What you have to do:
Print the data exactly as it is given, please.

_ _ _ _ _

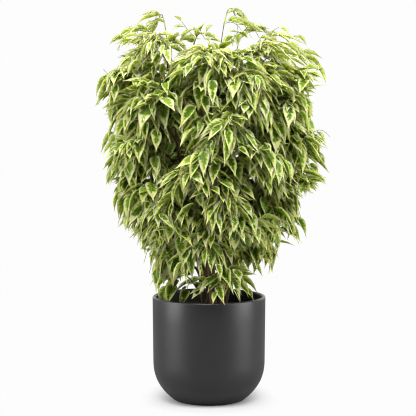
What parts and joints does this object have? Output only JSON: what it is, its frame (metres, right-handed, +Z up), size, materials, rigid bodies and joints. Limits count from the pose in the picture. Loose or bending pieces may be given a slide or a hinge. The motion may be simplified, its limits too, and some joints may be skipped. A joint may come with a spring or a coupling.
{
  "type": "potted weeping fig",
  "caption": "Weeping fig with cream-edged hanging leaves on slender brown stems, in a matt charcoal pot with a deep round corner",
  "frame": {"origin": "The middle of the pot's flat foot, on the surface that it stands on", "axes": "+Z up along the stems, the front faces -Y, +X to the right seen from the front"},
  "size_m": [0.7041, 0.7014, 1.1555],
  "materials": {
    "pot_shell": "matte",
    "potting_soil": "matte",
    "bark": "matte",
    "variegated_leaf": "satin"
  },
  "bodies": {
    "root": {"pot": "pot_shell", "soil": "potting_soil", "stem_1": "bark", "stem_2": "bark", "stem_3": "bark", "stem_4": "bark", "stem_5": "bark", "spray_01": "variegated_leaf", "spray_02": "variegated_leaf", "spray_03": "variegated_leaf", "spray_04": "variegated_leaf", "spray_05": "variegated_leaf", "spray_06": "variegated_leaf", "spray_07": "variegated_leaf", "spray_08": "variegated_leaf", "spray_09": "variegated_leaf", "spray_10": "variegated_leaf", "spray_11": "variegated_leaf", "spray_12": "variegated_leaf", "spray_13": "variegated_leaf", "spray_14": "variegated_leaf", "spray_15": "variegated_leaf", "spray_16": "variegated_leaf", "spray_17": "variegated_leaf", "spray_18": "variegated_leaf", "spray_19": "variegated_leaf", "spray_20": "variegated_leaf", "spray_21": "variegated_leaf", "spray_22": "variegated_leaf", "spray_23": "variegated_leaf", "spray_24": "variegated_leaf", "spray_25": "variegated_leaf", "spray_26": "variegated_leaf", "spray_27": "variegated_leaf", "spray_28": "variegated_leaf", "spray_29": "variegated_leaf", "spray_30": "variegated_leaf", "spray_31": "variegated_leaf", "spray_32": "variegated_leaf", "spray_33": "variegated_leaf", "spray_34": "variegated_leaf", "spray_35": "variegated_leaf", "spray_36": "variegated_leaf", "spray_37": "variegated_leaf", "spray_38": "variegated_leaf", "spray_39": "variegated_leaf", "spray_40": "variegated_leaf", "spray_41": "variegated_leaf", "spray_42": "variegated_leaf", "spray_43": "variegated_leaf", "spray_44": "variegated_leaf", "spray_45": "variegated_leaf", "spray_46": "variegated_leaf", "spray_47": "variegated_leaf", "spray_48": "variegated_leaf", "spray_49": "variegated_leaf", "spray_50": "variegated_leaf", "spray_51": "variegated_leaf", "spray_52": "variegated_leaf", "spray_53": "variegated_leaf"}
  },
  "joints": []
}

_ _ _ _ _

Right answer:
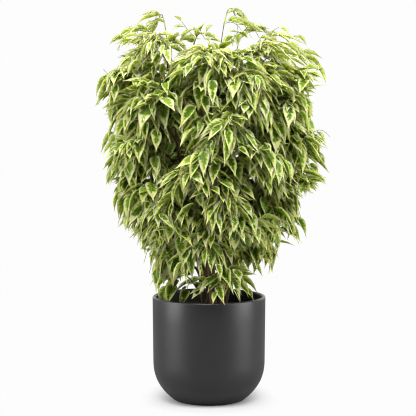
What parts and joints does this object have? Output only JSON: what it is, its frame (metres, right-handed, +Z up), size, materials, rigid bodies and joints. Limits count from the pose in the picture. Loose or bending pieces may be given a slide or a hinge. The motion may be simplified, its limits too, and some joints may be skipped. A joint may come with a spring or a coupling.
{
  "type": "potted weeping fig",
  "caption": "Weeping fig with cream-edged hanging leaves on slender brown stems, in a matt charcoal pot with a deep round corner",
  "frame": {"origin": "The middle of the pot's flat foot, on the surface that it stands on", "axes": "+Z up along the stems, the front faces -Y, +X to the right seen from the front"},
  "size_m": [0.7041, 0.7014, 1.1555],
  "materials": {
    "pot_shell": "matte",
    "potting_soil": "matte",
    "bark": "matte",
    "variegated_leaf": "satin"
  },
  "bodies": {
    "root": {"pot": "pot_shell", "soil": "potting_soil", "stem_1": "bark", "stem_2": "bark", "stem_3": "bark", "stem_4": "bark", "stem_5": "bark", "spray_01": "variegated_leaf", "spray_02": "variegated_leaf", "spray_03": "variegated_leaf", "spray_04": "variegated_leaf", "spray_05": "variegated_leaf", "spray_06": "variegated_leaf", "spray_07": "variegated_leaf", "spray_08": "variegated_leaf", "spray_09": "variegated_leaf", "spray_10": "variegated_leaf", "spray_11": "variegated_leaf", "spray_12": "variegated_leaf", "spray_13": "variegated_leaf", "spray_14": "variegated_leaf", "spray_15": "variegated_leaf", "spray_16": "variegated_leaf", "spray_17": "variegated_leaf", "spray_18": "variegated_leaf", "spray_19": "variegated_leaf", "spray_20": "variegated_leaf", "spray_21": "variegated_leaf", "spray_22": "variegated_leaf", "spray_23": "variegated_leaf", "spray_24": "variegated_leaf", "spray_25": "variegated_leaf", "spray_26": "variegated_leaf", "spray_27": "variegated_leaf", "spray_28": "variegated_leaf", "spray_29": "variegated_leaf", "spray_30": "variegated_leaf", "spray_31": "variegated_leaf", "spray_32": "variegated_leaf", "spray_33": "variegated_leaf", "spray_34": "variegated_leaf", "spray_35": "variegated_leaf", "spray_36": "variegated_leaf", "spray_37": "variegated_leaf", "spray_38": "variegated_leaf", "spray_39": "variegated_leaf", "spray_40": "variegated_leaf", "spray_41": "variegated_leaf", "spray_42": "variegated_leaf", "spray_43": "variegated_leaf", "spray_44": "variegated_leaf", "spray_45": "variegated_leaf", "spray_46": "variegated_leaf", "spray_47": "variegated_leaf", "spray_48": "variegated_leaf", "spray_49": "variegated_leaf", "spray_50": "variegated_leaf", "spray_51": "variegated_leaf", "spray_52": "variegated_leaf", "spray_53": "variegated_leaf"}
  },
  "joints": []
}